((

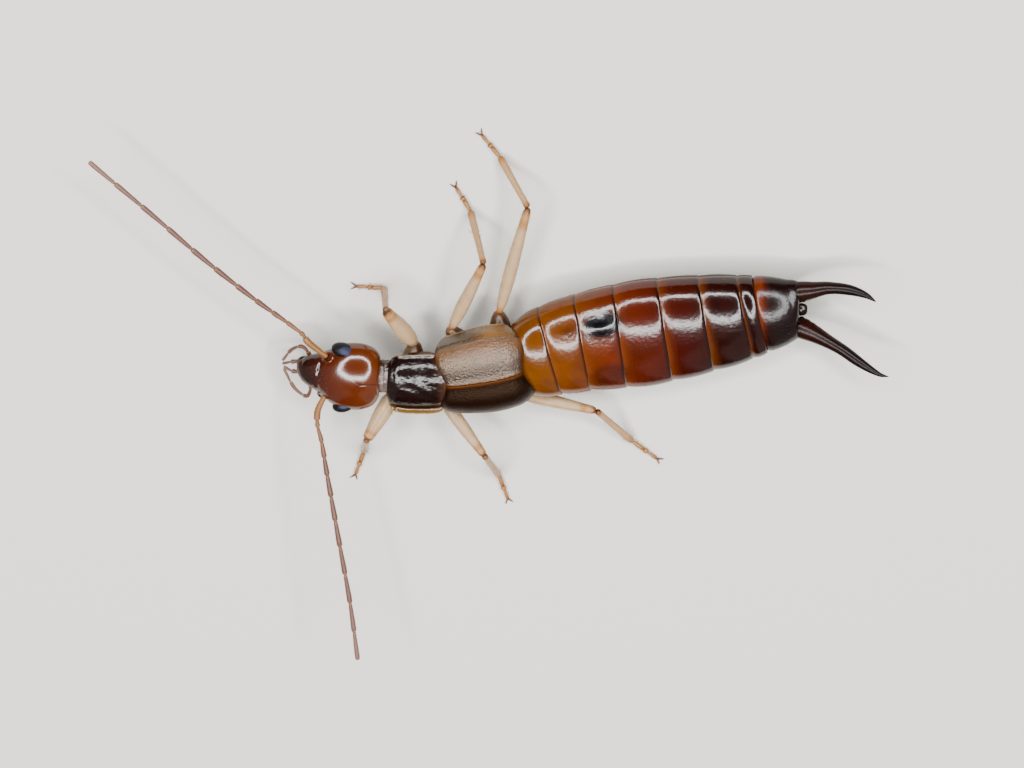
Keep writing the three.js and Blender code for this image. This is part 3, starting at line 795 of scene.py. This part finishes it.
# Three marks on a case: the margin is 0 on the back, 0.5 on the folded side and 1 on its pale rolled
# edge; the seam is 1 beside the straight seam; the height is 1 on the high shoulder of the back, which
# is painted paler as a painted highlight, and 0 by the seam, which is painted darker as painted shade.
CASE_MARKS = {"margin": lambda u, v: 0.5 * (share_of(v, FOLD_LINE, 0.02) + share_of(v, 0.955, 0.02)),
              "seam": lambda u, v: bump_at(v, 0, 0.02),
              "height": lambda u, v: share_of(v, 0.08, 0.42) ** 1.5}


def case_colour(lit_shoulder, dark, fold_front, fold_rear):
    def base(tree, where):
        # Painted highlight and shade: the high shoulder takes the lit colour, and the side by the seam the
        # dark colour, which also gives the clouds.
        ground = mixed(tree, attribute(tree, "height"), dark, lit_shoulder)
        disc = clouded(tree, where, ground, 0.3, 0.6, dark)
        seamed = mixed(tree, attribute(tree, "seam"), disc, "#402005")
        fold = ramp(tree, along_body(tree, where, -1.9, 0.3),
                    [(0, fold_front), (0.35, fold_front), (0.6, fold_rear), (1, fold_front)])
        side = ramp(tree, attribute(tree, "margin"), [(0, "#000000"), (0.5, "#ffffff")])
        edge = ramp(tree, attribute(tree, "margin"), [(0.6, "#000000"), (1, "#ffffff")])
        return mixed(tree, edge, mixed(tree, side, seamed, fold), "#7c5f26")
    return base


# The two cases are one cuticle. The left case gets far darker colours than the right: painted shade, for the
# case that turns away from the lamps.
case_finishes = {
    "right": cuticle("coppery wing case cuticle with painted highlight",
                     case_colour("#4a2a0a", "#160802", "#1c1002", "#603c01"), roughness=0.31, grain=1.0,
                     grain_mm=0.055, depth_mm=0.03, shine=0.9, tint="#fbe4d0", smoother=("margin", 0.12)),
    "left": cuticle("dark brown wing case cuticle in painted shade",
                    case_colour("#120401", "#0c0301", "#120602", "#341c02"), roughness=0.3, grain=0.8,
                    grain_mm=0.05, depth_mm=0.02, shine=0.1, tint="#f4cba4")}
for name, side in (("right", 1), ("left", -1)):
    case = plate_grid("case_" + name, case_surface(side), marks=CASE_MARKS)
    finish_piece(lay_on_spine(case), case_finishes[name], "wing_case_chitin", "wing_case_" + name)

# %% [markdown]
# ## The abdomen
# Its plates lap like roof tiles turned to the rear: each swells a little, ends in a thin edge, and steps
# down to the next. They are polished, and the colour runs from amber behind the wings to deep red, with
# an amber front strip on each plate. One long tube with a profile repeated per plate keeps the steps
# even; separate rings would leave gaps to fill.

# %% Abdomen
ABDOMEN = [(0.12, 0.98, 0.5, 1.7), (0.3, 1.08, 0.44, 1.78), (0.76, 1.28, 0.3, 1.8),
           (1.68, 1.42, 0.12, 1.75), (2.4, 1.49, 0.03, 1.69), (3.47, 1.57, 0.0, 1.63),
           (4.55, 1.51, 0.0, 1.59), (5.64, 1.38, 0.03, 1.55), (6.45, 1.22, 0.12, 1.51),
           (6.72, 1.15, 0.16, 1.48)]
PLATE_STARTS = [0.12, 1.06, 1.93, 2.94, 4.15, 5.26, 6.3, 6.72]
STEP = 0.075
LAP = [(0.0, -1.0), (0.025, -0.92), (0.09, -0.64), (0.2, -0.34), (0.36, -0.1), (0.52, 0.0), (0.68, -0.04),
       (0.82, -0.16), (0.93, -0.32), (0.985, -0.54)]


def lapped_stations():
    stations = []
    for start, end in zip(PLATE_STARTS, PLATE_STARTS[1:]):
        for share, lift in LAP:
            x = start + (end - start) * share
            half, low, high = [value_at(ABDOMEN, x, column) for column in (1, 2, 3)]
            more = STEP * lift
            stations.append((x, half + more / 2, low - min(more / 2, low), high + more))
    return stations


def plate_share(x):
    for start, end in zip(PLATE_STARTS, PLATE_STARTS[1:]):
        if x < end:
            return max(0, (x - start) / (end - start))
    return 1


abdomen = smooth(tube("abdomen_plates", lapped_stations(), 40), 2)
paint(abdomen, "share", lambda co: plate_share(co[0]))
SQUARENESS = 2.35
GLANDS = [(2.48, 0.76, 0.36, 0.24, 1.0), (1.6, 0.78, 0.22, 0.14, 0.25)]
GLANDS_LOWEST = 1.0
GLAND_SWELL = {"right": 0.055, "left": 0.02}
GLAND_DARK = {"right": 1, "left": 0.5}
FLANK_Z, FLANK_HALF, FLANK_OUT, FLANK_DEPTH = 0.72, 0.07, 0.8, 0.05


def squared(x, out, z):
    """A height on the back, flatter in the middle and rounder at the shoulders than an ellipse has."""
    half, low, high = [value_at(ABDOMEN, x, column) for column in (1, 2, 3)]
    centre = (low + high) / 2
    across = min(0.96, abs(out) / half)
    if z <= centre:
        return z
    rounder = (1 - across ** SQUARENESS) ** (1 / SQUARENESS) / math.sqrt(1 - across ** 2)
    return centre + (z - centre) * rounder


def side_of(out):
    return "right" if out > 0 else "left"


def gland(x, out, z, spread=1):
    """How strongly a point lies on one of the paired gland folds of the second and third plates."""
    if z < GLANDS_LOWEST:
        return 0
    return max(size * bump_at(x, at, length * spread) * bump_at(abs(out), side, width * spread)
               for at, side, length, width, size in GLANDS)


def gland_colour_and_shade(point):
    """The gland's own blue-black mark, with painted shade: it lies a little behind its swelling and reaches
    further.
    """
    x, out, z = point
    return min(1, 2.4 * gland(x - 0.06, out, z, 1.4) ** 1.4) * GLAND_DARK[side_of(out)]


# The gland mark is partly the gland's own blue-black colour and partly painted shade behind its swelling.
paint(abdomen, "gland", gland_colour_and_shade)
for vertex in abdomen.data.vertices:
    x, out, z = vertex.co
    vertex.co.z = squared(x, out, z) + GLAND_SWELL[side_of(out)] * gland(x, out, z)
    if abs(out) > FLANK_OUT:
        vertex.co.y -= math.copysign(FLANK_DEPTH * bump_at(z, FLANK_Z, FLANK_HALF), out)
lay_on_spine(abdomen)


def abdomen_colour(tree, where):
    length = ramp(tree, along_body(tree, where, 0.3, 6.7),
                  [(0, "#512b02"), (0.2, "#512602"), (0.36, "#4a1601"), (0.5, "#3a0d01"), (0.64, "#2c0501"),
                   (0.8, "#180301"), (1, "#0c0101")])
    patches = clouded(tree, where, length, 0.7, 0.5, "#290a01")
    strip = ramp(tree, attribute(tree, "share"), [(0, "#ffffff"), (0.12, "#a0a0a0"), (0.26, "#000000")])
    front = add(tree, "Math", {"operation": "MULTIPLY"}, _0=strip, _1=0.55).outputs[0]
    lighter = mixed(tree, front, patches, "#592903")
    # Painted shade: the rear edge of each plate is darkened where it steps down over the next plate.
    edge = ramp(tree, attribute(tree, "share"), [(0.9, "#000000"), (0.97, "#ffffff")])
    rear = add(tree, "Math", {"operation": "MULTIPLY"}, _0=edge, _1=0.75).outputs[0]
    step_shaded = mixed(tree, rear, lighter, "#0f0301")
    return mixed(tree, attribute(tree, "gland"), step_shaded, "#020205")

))
((

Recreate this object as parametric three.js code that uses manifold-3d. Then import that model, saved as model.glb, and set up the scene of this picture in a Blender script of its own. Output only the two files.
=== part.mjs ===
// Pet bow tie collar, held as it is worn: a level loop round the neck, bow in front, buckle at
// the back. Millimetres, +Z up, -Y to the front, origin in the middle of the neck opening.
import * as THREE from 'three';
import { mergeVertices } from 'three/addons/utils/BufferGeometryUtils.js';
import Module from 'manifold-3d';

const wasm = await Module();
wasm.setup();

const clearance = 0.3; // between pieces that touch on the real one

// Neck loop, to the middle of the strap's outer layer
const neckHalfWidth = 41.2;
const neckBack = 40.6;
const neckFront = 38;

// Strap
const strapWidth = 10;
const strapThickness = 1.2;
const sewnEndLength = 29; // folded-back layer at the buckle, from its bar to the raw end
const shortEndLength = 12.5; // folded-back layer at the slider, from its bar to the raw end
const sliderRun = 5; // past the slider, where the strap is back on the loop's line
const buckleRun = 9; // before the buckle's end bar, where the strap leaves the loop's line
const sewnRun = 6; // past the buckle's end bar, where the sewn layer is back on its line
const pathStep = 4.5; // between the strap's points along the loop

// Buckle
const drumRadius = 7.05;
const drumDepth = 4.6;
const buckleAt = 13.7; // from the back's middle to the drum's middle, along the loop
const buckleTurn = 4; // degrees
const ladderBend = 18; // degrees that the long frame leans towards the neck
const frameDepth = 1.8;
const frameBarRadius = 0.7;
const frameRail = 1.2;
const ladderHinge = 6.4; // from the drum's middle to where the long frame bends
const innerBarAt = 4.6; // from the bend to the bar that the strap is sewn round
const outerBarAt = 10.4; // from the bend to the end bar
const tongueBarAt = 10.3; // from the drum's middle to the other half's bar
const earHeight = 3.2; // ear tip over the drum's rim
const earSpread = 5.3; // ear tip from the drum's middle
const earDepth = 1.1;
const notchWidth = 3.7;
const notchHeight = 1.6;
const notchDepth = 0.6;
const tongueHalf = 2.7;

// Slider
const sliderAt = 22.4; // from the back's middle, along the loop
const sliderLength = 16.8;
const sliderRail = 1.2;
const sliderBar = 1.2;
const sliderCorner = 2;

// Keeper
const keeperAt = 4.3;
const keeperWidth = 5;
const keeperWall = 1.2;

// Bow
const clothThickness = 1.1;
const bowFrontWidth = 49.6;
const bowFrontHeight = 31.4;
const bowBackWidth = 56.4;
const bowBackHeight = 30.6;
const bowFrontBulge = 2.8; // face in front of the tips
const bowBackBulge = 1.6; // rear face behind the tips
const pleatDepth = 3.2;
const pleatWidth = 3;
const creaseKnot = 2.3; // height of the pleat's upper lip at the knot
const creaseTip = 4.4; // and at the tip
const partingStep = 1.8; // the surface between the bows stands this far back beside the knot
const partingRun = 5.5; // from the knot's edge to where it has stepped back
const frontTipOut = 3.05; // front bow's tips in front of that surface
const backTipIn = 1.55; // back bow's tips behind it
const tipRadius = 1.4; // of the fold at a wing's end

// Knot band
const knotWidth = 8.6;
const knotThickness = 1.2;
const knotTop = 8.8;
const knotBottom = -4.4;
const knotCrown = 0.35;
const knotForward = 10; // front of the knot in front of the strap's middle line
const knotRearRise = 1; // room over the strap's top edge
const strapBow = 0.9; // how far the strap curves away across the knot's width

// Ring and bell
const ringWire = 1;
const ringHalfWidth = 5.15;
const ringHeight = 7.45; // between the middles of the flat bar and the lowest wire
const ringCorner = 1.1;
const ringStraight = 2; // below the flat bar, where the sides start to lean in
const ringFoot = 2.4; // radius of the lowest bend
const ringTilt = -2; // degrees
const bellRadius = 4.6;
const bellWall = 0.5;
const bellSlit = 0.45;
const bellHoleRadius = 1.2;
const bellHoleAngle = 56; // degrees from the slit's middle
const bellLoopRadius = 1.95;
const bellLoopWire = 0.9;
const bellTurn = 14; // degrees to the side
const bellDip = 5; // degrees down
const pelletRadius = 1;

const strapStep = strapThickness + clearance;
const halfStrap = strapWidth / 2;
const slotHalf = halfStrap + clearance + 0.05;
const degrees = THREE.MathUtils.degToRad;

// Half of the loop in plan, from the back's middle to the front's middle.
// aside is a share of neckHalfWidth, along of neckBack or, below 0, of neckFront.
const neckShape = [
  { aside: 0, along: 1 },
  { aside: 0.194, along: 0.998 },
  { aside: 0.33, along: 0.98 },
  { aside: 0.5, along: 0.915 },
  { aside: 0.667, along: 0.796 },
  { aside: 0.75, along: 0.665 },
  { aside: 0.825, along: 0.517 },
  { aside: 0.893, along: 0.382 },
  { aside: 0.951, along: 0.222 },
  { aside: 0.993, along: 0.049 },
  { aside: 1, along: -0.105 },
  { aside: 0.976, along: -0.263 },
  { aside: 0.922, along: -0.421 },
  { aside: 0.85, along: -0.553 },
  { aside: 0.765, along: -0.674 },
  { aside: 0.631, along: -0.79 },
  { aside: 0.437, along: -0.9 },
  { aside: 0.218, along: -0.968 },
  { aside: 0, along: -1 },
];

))

### Exercise
Begin at the line containing "Keep writing the", end at the line containing "share_of(v, 0.08, 0.42)", and reproduce every line in that range exactly, both ends included.

### Response below
Keep writing the three.js and Blender code for this image. This is part 3, starting at line 795 of scene.py. This part finishes it.
# Three marks on a case: the margin is 0 on the back, 0.5 on the folded side and 1 on its pale rolled
# edge; the seam is 1 beside the straight seam; the height is 1 on the high shoulder of the back, which
# is painted paler as a painted highlight, and 0 by the seam, which is painted darker as painted shade.
CASE_MARKS = {"margin": lambda u, v: 0.5 * (share_of(v, FOLD_LINE, 0.02) + share_of(v, 0.955, 0.02)),
              "seam": lambda u, v: bump_at(v, 0, 0.02),
              "height": lambda u, v: share_of(v, 0.08, 0.42) ** 1.5}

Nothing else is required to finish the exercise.